Mozilla Festival is many things to many people. For me, it’s mainly encapsulated by a feeling. That feeling is passion for sharing joy in technology, tempered by a sense of responsibility to curate the web as a community space.
I find trying to explain the festival in any more detail than that makes the description of what goes on there so general that it can’t fully encapsulate any single type of the range of ways there are to engage with the festival. It attracts a truly diverse crowd from all over the world and there is a conscious effort to ensure many different types of voices are being included in many types of conversations. These range from highly technical skills sessions to community conversations about building best practices. There are sessions pitched at all age ranges and levels of experience. Really, the festival is what you make it.
Last year I captured my experiences in Storify, a tool for collecting and curating online content in a linear format. This year I wanted to focus more on ensuring that for the sessions I attended, lasting resources about what we learned or shared were available. The festival organisers facilitate a means for this by providing a link to an Etherpad for every session which can be used to capture documentation, but not every session facilitator makes use of them. I tried to take notes for every session I attended in the Etherpad and encourage others to contribute also. Personal notes are great, but shared notes are useful for everyone.
My sessions were:
- Building smart tools: how a culture can make or break your internal tools (Werewolf Edition) facilitated by Melody Kramer of NPR
- Join! Types of diversity and inclusion facilitated by Beatrice Martini, Katelyn Rogers, Flore Allemandou, J. Nathan Matias, Deb Soumya, Alifiyah Ganijee, Leo McArdle, Ibrahima Sarr, and Cynthia Ng.

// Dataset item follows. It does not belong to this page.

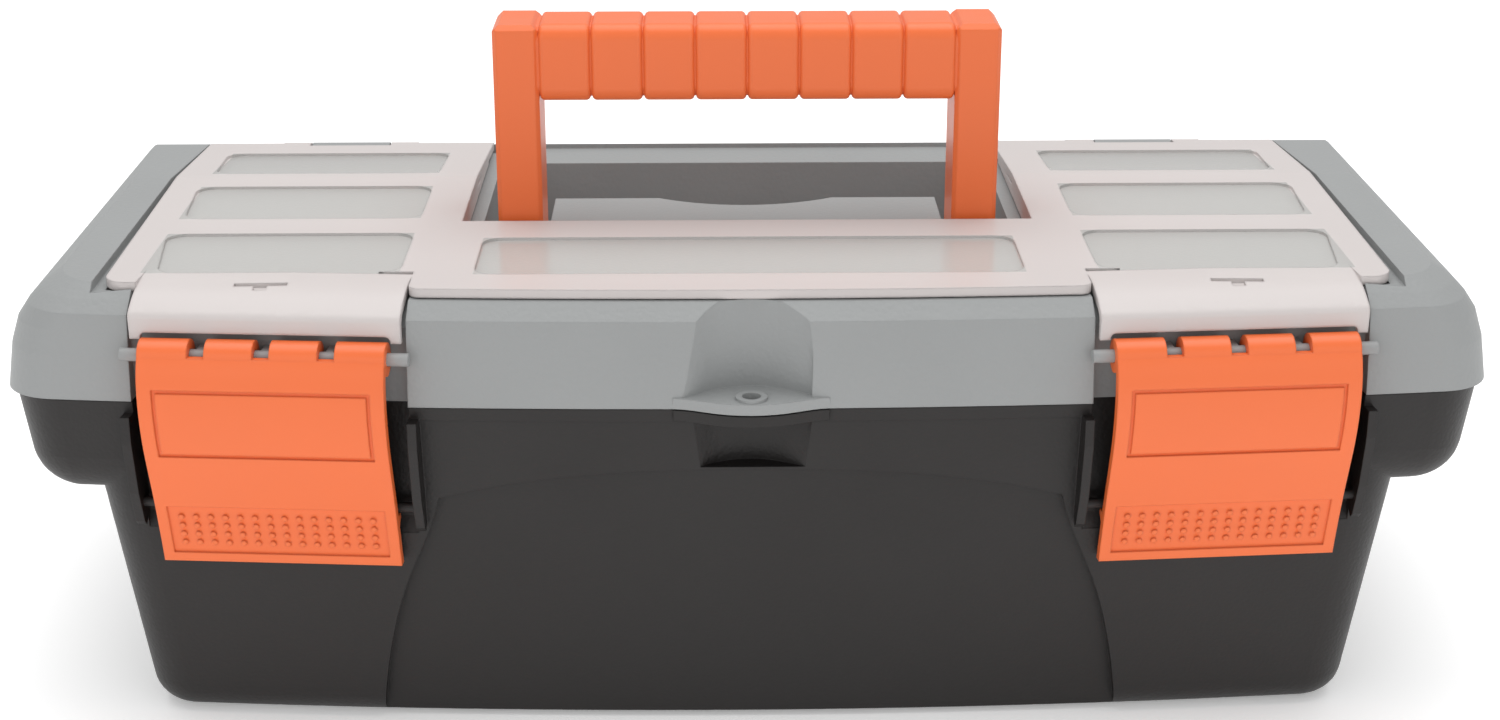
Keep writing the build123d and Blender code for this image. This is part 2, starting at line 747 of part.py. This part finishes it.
def make_latch(side):
    """One snap latch: a curved plate with a clip barrel on top and a hook ridge behind."""

    start = latch_section(side, -latch_width / 2)
    with BuildPart() as surface_relief:
        # A thin skin at the front face, kept only where the face is sunk.
        with BuildSketch(start):
            add(plate_profile(-1.5, 0.5))
        extrude(amount=latch_width)
        with BuildSketch(latch_face(side, cut_front_y)):
            draw_rectangle(*groove_outside)
            draw_rectangle(*groove_inside, mode=Mode.SUBTRACT)
            draw_rectangle(*grip_panel)
            with Locations((0, (grip_panel[1] + grip_panel[3]) / 2)):
                with GridLocations(dot_pitch_x, dot_pitch_z, dot_columns, dot_rows):
                    Circle(dot_radius, mode=Mode.SUBTRACT)
        extrude(amount=-30, mode=Mode.INTERSECT)

    with BuildPart() as latch:
        with BuildSketch(start):
            add(plate_profile(0, latch_plate))
            with Locations((rod_y, rod_z)):
                Circle(barrel_radius)
            draw_rectangle(-80.4, rod_z - 2.4, rod_y, rod_z)
            # The hook ridge sits under the catch bar.
            with BuildLine():
                Polyline(
                    (-75.4, 53.6), (-72.4, 53.5), (-72.2, 52.6), (-74.8, 49.8), (-75.4, 49.8),
                    close=True,
                )
            make_face()
            with Locations((rod_y, rod_z)):
                Circle(rod_radius + pin_clearance, mode=Mode.SUBTRACT)
        extrude(amount=latch_width)
        # Three notches clear the webs that hold the rod.
        for web in (-1, 0, 1):
            with BuildSketch(latch_section(side, web * notch_pitch - notch_width / 2)):
                draw_rectangle(cut_front_y, rod_z + 0.6, -70, rod_z + 8)
                draw_rectangle(rod_y - 2.1, rod_z - 8, -70, rod_z + 8)
            extrude(amount=notch_width, mode=Mode.SUBTRACT)
        add(surface_relief.part, mode=Mode.SUBTRACT)
    return latch


for side, name in ((-1, "latch_left"), (1, "latch_right")):
    latch = make_latch(side)
    latch.part.label = name
    export_step(latch.part, f"parts/{name}.step")


# ================================================================ handle
with BuildPart() as handle:
    for side in (-1, 1):
        low = min(side * handle_half, side * (handle_half - leg_width))
        with BuildSketch(section_plane(low)):
            with Locations((pivot_y, pivot_z)):
                Circle(leg_depth / 2 - 0.4)
            draw_rectangle(pivot_y - leg_depth / 2, pivot_z, pivot_y + leg_depth / 2, grip_top_z)
        extrude(amount=leg_width)
    chamfer(handle.edges().filter_by(Axis.Z), 0.9)
    chamfer(handle.edges().filter_by(Axis.Y).group_by(Axis.Z)[-1], 1.4)
    chamfer(handle.edges().filter_by(Axis.X).group_by(Axis.Z)[-1], 1.2)
    # The core of the grip, and the row of soft-edged cushions that swell over it.
    grip_middle = (pivot_y, (grip_low_z + grip_top_z) / 2)
    grip_height = grip_top_z - grip_low_z
    with BuildSketch(section_plane(-handle_half + leg_width / 2)):
        with Locations(grip_middle):
            RectangleRounded(grip_depth - 1.6, grip_height - 1.6, 3)
    extrude(amount=2 * handle_half - leg_width)

cushion_pitch = 2 * (handle_half - leg_width) / grip_segments
with BuildPart() as cushion:
    with BuildSketch(section_plane(-cushion_pitch / 2 + 0.15)):
        with Locations(grip_middle):
            RectangleRounded(grip_depth, grip_height, 3.2)
    extrude(amount=cushion_pitch - 0.3)
    ends = cushion.faces().filter_by(Axis.X)
    fillet(ends.edges(), 1.1)

with BuildPart() as finished_handle:
    add(handle.part)
    for index in range(grip_segments):
        with Locations(((index - (grip_segments - 1) / 2) * cushion_pitch, 0, 0)):
            add(cushion.part)
    for side in (-1, 1):
        low = min(side * handle_half, side * (handle_half - leg_width)) - 1
        with BuildSketch(section_plane(low)):
            with Locations((pivot_y, pivot_z)):
                Circle(handle_pin_radius + pin_clearance)
        extrude(amount=leg_width + 2, mode=Mode.SUBTRACT)
finished_handle.part.label = "handle"


# ================================================================ pins
def make_pin(middle_x, y, z, radius, length):
    """Plain pin along X with softened ends."""
    with BuildPart() as pin:
        with BuildSketch(section_plane(middle_x - length / 2)):
            with Locations((y, z)):
                Circle(radius)
        extrude(amount=length)
        chamfer(pin.edges(), radius / 5)
    return pin


for side, word in ((-1, "left"), (1, "right")):
    pins = {
        f"lid_hinge_pin_{word}": make_pin(side * hinge_x, hinge_y, hinge_z, hinge_pin_radius, 29.6),
        f"cover_hinge_pin_{word}": make_pin(
            side * cover_hinge_x, cover_rear, cover_hinge_z, cover_pin_radius, 34.0),
        f"handle_pin_{word}": make_pin(side * 56.0, pivot_y, pivot_z, handle_pin_radius, 15.4),
    }
    for name, pin in pins.items():
        pin.part.label = name
        export_step(pin.part, f"parts/{name}.step")


# ================================================================ removable bin dividers
divider_top_z = rim_z + 17.5
for side, word in ((-1, "left"), (1, "right")):
    for groove_y, place in ((groove_front_y, "front"), (groove_rear_y, "rear")):
        low, high = sorted((side * (bin_inner - 0.5), side * (bin_half + 0.5)))
        with BuildPart() as divider:
            block(low, groove_y - 0.6, bin_floor_z + 0.05, high, groove_y + 0.6, divider_top_z)
            fillet(divider.edges().filter_by(Axis.Y).group_by(Axis.Z)[-1], 1.5)
        divider.part.label = f"bin_divider_{word}_{place}"
        export_step(divider.part, f"parts/bin_divider_{word}_{place}.step")


# ================================================================ lift-out tray
with BuildPart() as tray:
    with BuildSketch(Plane.XY.offset(tray_floor_z)):
        add(outline(tray_half - 2, tray_front + 2, tray_rear - 2, 10))
    with BuildSketch(Plane.XY.offset(tray_top_z)):
        add(outline(tray_half, tray_front, tray_rear, 10))
    loft(ruled=True)
    # Ears at the ends rest on the step of the tub's shoulder.
    block(-tray_ear_reach, -38, tray_ear_z, tray_ear_reach, 38, tray_ear_z + 2)
    # A spine runs between two rows of compartments and has a finger slot in its middle.
    rows = ((tray_front + 8, -tray_spine / 2), (tray_spine / 2, tray_rear - 4))
    with BuildSketch(Plane.XY.offset(tray_floor_z + tray_wall)):
        for low_y, high_y in rows:
            with Locations((0, (low_y + high_y) / 2)):
                RectangleRounded(2 * tray_half - 8, high_y - low_y, 4)
    extrude(amount=40, mode=Mode.SUBTRACT)
    block(-tray_post_x, -tray_spine / 2, tray_top_z - 1, tray_post_x, tray_spine / 2, tray_grip_z)
    block(-tray_post_x + 10, -tray_spine, tray_floor_z + 11, tray_post_x - 10, tray_spine, tray_grip_z - 5,
          mode=Mode.SUBTRACT)
    # Fixed walls part the front row in three; slots in the rear row take loose dividers.
    for side in (-1, 1):
        block(side * tray_split - tray_wall / 2, tray_front + 7, tray_floor_z + 1,
              side * tray_split + tray_wall / 2, 0, tray_top_z - 2)
        for edge_y in (tray_spine / 2, tray_rear - 4):
            block(side * tray_split - 0.9, edge_y - 0.8, tray_floor_z + tray_wall,
                  side * tray_split + 0.9, edge_y + 0.8, tray_top_z + 1, mode=Mode.SUBTRACT)
tray.part.label = "tray"

for side, word in ((-1, "left"), (1, "right")):
    with BuildPart() as divider:
        block(side * tray_split - 0.6, tray_spine / 2 - 0.5, tray_floor_z + tray_wall + 0.05,
              side * tray_split + 0.6, tray_rear - 3.5, tray_top_z - 2)
    divider.part.label = f"tray_divider_{word}"
    export_step(divider.part, f"parts/tray_divider_{word}.step")

for piece in (tub, lid, cover, finished_handle, tray):
    export_step(piece.part, f"parts/{piece.part.label}.step")
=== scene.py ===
import math

import bpy
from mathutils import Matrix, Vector

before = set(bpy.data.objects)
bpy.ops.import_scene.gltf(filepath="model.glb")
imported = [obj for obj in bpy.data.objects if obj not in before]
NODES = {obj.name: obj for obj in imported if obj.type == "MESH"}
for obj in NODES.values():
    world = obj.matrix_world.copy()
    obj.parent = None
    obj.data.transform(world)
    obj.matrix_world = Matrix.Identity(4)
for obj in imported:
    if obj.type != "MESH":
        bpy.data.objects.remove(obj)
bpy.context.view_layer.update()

# ---------------------------------------------------------------- sizes and places, in metres
# The cover's clear windows: their spans from front to back, and along the box. Those at the
# ends are mirrored, so their span along the box is measured from the middle.
END_WINDOW_ROWS = [(-0.0600, -0.0320), (-0.0205, 0.0060), (0.0185, 0.0455)]
END_WINDOW_SPAN = (0.0748, 0.1300)
MIDDLE_WINDOW_ROWS = [(-0.0620, -0.0360)]
MIDDLE_WINDOW_SPAN = (-0.0590, 0.0590)
WINDOW_SOFTNESS = 0.0003

FLOOR_HALF = 6.0
FLOOR_GLOW = 0.25
STUDIO_BRIGHTNESS = 0.62
LIT_POINT = Vector((0, 0, 0.07))

CAMERA_PLACE = (-0.0075, -0.5484, 0.2625)
CAMERA_DOWN = math.radians(20.2)
CAMERA_TURN = math.radians(-0.88)
SENSOR_WIDTH = 36.0
LENS = 57.6
CLIP_START = 0.01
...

- Network analysis and visualization for the web facilitated by Matt Hong
- Three Publishing Platforms Walk into a Bar… facilitated by Michael Donohoe of the New Yorker, Trei Brundrett of Voxx Media, and Matt Dennewitz of Pitchfork Media
- You All Meet in a Newsroom: How Game Mechanics Can Help Communities facilitated by Justin Myers
- Workshop: Turtle Power! Humans and Robots Drawing Together facilitated by Forrest Oliphant, Gabriela Thumé and Vilson Vieira (I’m hoping the facilitators will update this with the video they took of what we made, because it was pretty cool!)
But the festival is about more than the formal sessions. Serendipitous encounters and interesting conversations are also a key part of what makes the festival great. Following Melody’s session on the first day, I had a fascinating conversation about data as a cultural artifact which people perceive as powerful for emotive rather than analytical reasons. In my experience, frequently people’s relationship with data really boils down to the meaning of having or being denied access to it rather than understanding what they can do with it when they do have it. I’m considering proposing a session on the anthropology of data next year, because I think lots of people encounter this issue.
There was a whole track on the art and culture of the web this year which I really enjoyed. I would have loved to see some more engagement with digital performing arts as well as the visual and audio stuff which formed the bulk of exhibitions and sessions in that area.
Like lots of people, when it came time to say goodbye I found it hard to let go of the incredible spirit forged in the three days the festival is on. I left this with a personal goal to carry on the passion generated by the festival through the rest of the year. There are many conversations which started over the weekend that I plan to continue contributing to and learning from. I would really like to go back next year with a sense of continuity from the things I felt were most valuable, and how I applied these and helped them grow from one festival to the next. I’m looking forward to hearing from others on their between-festivals journey about how their own goals in that area are going.